Но могу с уверенностью утверждать, что значительные травмы, которые картина получила, не будут видны после завершения реставрации. От действий вандала пострадало изображение одежды царевича — не лицо и не руки, которые было бы куда сложнее восстановить. Так что утрат видно не будет. А вот что будет видно — большой вопрос.
После завершения реставрации мы заключим эту картину в специальную пуленепробиваемую тяжелейшую капсулу, в которой и будем ее экспонировать. Начиная с 1995 года, на картине было антибликовое стекло, вставленное в раму. Теперь же это будет тонкая витрина зеленоватого оттенка, поскольку пуленепробиваемого стекла без оттенка нет.
— Можно ли все картины в музее одеть в пуленепробиваемые стекла?
— В том-то и дело, что нельзя! Прежде всего, для этого потребуется сумасшедшее финансирование. В те дни, когда у нас произошли эти события, я была во Флоренции, ходила по музею Уффици в сопровождении директора Айке Шмидта.

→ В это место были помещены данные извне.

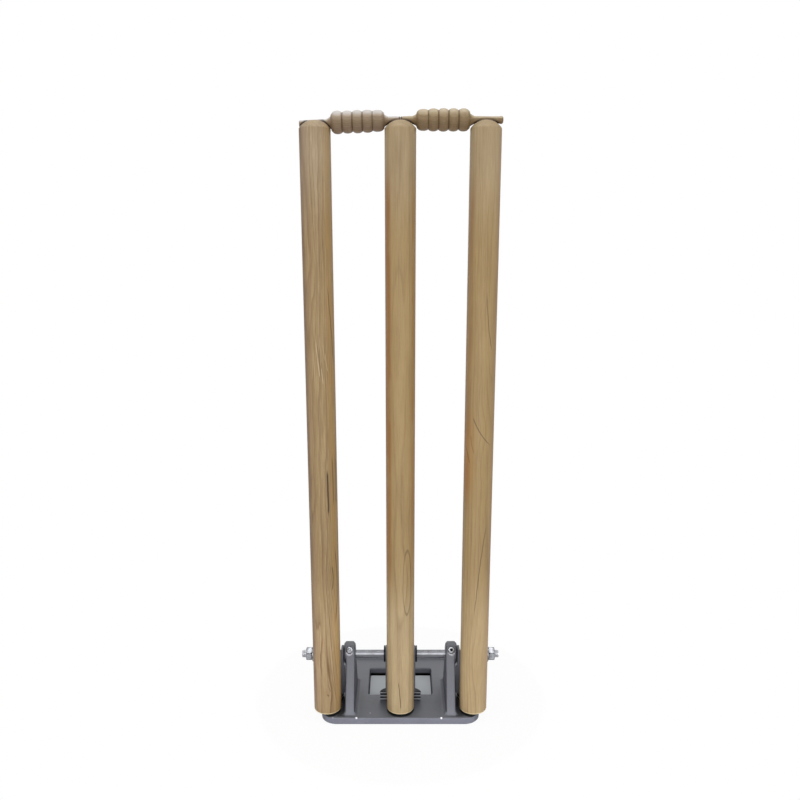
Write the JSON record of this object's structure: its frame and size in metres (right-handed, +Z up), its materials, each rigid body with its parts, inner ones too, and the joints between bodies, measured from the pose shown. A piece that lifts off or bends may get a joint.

Так вот во всем Уффици — одной из главных сокровищниц классического итальянского искусства — в пуленепробиваемых стеклах только пять работ: знаменитый деревянный щит «Медуза» Караваджо, его же «Вакх», два произведения Боттичелли и «Благовещение» Леонардо да Винчи. И это стекла даже не «золотые», а «бриллиантовые» по стоимости.
Но и цена — не главная проблема. Дело в том, что пуленепробиваемое антибликовое стекло в раму не вставляется, им можно закрывать только нишу в стене. А теперь представим, что мы должны сделать сотни ниш в стенах Третьяковской галереи. Как это возможно?
И самое важное: это будет плохо для зрителей. Мы утратим то, ради чего люди приходят в музей — непосредственное общение с художественным произведением и получение от этого общения особых эмоций, эстетических впечатлений. Третьяковка не должна этого потерять.